[BEGIN Stored data]

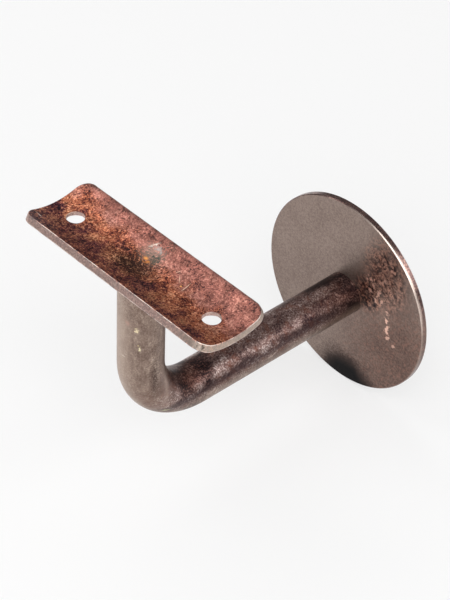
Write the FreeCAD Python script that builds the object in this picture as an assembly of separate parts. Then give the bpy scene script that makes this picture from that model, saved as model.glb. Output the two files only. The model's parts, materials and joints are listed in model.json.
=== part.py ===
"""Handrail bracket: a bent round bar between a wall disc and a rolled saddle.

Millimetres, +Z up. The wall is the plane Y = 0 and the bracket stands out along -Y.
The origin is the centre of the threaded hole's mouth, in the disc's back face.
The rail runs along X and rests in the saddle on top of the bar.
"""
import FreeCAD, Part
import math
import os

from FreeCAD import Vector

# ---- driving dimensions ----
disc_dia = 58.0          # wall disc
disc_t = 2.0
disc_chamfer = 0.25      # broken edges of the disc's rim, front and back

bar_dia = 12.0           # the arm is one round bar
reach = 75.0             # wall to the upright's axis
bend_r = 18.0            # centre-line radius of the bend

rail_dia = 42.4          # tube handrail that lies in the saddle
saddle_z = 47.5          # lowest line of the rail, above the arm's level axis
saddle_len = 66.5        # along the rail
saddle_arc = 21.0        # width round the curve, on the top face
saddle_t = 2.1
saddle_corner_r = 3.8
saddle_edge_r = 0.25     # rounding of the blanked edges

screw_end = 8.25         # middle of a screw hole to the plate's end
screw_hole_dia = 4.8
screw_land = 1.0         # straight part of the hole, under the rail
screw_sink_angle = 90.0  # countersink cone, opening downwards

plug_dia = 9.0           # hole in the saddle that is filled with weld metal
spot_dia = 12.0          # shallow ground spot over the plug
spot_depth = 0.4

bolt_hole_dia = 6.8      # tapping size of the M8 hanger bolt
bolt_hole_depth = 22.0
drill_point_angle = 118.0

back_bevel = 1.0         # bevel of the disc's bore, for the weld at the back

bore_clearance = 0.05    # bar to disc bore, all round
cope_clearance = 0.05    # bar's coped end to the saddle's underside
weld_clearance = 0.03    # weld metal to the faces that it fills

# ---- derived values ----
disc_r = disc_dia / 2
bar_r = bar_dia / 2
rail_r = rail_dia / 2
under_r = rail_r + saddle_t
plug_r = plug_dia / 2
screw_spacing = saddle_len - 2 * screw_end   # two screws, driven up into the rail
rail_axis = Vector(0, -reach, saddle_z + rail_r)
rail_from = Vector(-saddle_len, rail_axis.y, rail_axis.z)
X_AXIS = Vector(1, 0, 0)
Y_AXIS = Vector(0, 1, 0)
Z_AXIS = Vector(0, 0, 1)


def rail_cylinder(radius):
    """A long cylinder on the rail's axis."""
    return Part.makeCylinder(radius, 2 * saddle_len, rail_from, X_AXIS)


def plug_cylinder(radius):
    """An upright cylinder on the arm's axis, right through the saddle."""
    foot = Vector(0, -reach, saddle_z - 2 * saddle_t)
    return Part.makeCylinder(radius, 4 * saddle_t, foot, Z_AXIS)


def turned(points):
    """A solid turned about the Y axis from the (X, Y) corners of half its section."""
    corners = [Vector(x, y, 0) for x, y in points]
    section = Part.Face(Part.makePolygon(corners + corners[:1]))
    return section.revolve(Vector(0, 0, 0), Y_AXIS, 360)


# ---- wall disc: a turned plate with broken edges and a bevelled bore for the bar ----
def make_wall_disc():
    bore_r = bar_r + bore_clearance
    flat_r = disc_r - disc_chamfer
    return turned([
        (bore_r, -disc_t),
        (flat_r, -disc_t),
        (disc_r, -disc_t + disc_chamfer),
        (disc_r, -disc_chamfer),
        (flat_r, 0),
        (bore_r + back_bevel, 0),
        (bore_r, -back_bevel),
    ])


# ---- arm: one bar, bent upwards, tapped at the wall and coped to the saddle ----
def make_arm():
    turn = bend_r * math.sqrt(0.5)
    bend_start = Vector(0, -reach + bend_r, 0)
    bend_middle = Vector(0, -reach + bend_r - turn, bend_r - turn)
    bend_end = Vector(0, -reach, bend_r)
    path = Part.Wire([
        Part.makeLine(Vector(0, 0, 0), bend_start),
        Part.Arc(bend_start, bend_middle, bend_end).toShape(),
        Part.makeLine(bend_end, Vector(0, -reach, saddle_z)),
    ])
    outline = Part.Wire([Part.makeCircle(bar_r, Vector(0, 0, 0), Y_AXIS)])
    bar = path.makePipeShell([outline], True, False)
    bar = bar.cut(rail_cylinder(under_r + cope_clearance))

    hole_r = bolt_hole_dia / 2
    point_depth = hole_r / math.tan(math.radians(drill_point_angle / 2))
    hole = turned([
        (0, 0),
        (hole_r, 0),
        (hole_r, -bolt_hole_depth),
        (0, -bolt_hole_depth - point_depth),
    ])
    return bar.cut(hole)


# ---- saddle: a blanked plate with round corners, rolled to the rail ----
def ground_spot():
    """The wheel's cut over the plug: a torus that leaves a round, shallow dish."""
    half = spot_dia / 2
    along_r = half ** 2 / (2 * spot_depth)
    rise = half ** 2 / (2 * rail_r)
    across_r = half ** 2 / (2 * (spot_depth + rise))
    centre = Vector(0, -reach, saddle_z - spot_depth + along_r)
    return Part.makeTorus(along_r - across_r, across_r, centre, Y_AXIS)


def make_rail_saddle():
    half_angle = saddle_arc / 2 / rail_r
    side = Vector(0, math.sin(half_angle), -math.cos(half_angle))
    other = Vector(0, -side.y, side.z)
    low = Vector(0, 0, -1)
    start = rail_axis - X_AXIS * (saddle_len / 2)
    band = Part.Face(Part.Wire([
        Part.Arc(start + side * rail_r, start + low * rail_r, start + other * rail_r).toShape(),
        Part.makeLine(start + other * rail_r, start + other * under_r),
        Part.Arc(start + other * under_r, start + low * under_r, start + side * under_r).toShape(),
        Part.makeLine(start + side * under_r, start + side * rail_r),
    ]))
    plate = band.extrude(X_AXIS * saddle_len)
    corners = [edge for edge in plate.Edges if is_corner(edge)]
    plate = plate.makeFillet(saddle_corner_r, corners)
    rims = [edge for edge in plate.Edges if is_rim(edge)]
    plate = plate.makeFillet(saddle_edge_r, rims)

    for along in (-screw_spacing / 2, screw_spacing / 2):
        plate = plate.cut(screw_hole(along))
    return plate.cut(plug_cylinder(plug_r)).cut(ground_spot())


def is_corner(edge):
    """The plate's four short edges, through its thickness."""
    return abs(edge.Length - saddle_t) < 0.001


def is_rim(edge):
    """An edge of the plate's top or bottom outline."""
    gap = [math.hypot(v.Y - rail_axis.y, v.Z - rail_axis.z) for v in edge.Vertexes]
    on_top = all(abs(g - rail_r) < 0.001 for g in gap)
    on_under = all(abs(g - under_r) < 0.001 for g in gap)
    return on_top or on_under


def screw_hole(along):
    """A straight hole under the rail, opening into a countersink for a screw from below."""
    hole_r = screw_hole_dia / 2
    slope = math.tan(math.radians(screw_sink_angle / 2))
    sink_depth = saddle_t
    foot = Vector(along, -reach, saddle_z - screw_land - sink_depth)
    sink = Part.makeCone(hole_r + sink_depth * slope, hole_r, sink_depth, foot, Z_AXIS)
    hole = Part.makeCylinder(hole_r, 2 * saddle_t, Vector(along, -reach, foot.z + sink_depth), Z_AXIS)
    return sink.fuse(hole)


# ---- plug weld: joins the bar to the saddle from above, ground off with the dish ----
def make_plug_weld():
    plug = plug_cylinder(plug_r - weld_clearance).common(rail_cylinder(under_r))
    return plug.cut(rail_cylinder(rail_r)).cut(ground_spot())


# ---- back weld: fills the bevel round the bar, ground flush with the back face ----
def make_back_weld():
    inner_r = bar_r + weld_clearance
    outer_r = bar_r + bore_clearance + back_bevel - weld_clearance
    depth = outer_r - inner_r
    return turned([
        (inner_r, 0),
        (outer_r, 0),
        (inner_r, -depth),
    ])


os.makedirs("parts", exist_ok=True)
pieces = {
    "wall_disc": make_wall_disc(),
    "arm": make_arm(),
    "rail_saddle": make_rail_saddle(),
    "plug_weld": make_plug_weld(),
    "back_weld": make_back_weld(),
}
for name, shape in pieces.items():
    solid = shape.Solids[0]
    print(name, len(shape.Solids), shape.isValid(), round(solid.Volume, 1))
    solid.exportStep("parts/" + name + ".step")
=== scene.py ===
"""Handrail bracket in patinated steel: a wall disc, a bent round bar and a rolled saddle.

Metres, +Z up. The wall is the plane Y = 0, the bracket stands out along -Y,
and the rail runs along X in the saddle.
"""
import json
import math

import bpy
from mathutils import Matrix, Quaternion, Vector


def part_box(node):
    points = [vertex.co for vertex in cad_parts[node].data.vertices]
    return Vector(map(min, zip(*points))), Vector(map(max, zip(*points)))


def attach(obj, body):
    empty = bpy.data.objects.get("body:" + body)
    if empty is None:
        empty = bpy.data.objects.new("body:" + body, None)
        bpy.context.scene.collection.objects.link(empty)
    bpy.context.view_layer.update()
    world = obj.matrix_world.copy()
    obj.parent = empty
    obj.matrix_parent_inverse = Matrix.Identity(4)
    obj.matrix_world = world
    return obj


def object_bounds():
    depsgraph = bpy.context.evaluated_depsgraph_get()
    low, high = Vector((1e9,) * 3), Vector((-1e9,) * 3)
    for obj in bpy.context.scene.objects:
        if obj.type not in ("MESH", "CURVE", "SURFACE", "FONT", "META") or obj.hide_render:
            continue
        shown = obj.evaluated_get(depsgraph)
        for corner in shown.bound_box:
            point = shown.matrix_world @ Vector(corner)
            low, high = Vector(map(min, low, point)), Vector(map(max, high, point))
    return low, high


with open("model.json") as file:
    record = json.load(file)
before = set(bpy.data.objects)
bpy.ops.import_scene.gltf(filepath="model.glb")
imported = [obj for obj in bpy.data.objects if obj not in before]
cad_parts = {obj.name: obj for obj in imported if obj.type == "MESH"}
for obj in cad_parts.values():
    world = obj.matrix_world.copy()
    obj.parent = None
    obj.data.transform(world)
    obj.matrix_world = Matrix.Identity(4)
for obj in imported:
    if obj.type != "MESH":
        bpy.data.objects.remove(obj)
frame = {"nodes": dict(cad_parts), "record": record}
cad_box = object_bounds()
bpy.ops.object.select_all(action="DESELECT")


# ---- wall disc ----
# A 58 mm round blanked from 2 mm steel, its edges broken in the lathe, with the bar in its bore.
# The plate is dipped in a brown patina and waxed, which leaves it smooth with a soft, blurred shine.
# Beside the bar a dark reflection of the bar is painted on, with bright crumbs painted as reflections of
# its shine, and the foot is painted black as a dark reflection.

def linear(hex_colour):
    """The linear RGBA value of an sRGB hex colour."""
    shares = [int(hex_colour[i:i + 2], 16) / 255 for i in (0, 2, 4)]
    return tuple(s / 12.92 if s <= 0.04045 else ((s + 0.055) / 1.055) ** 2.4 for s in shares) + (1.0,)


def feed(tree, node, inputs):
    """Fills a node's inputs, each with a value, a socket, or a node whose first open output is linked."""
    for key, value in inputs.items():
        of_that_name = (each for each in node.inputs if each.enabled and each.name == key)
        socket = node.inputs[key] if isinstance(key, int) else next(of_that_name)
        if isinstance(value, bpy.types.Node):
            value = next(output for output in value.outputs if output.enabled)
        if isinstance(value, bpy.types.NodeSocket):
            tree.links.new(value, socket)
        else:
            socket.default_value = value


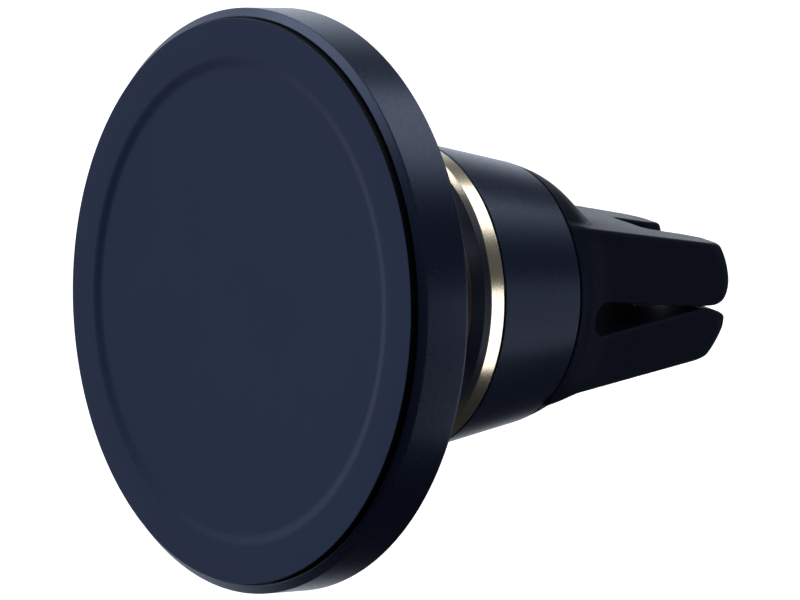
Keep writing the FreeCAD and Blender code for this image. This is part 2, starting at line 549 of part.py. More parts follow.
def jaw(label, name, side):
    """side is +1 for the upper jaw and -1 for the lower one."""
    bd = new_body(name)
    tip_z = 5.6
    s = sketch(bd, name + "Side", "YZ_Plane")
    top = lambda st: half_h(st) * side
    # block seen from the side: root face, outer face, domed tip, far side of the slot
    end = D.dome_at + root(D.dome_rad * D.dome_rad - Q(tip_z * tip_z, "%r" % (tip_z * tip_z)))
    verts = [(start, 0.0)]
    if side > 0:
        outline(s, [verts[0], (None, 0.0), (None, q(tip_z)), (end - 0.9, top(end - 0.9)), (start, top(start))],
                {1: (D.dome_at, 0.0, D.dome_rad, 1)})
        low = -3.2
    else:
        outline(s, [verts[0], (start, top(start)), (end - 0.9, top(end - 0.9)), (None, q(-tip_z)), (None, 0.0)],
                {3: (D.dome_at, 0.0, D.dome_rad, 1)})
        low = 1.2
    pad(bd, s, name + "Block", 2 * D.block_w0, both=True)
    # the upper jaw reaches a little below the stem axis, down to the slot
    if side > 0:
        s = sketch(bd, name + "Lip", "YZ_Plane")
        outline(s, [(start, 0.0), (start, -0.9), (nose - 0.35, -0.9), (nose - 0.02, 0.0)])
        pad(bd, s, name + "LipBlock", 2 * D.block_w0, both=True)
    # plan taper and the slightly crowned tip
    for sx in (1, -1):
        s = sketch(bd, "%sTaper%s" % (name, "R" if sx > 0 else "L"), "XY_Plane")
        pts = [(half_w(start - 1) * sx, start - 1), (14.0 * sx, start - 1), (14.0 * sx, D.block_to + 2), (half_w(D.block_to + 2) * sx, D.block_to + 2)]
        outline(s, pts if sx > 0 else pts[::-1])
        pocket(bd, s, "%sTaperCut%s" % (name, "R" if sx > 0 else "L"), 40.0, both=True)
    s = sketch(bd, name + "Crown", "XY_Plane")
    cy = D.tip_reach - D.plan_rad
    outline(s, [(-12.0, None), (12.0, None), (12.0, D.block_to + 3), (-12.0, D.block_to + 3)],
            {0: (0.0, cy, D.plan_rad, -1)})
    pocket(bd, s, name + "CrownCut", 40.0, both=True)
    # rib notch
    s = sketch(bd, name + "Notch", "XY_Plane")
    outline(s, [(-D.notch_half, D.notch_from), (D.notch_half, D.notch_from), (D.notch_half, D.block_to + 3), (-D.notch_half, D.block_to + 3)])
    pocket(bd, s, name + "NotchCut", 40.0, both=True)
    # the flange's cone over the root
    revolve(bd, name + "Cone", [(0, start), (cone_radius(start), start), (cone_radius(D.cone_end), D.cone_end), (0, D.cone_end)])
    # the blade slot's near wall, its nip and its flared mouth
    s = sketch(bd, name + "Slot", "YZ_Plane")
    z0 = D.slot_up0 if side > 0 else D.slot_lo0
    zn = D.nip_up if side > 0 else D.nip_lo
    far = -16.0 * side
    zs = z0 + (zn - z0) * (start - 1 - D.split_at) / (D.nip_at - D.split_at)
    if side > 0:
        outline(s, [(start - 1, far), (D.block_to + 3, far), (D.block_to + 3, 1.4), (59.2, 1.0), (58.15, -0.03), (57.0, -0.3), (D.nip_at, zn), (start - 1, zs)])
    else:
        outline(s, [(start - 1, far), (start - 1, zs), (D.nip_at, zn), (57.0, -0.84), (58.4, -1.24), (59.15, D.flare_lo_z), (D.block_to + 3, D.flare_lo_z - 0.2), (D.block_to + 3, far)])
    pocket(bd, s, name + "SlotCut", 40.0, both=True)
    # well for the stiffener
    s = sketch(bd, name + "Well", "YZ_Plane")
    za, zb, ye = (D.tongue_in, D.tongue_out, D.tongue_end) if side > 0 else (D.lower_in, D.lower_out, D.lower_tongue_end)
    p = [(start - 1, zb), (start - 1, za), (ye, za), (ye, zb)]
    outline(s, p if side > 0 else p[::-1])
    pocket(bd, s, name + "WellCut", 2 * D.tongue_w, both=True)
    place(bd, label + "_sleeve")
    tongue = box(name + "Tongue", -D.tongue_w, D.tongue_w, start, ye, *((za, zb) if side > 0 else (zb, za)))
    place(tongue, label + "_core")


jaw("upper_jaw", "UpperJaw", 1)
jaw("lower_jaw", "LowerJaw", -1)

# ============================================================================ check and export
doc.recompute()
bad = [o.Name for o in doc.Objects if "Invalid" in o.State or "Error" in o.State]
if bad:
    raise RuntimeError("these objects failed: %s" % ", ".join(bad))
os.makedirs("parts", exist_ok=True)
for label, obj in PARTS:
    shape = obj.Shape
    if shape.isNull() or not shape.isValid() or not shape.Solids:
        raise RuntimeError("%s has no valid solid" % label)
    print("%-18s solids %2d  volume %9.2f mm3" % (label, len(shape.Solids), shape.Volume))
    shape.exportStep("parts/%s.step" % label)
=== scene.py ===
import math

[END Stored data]

= Requirements =
Copy out only the lines running from the beginning of the data to the line with "disc and a rolled saddle.", both ends included.

= Final result =
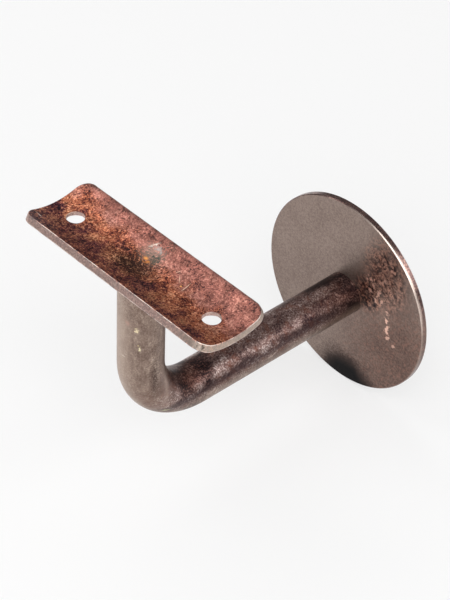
Write the FreeCAD Python script that builds the object in this picture as an assembly of separate parts. Then give the bpy scene script that makes this picture from that model, saved as model.glb. Output the two files only. The model's parts, materials and joints are listed in model.json.
=== part.py ===
"""Handrail bracket: a bent round bar between a wall disc and a rolled saddle.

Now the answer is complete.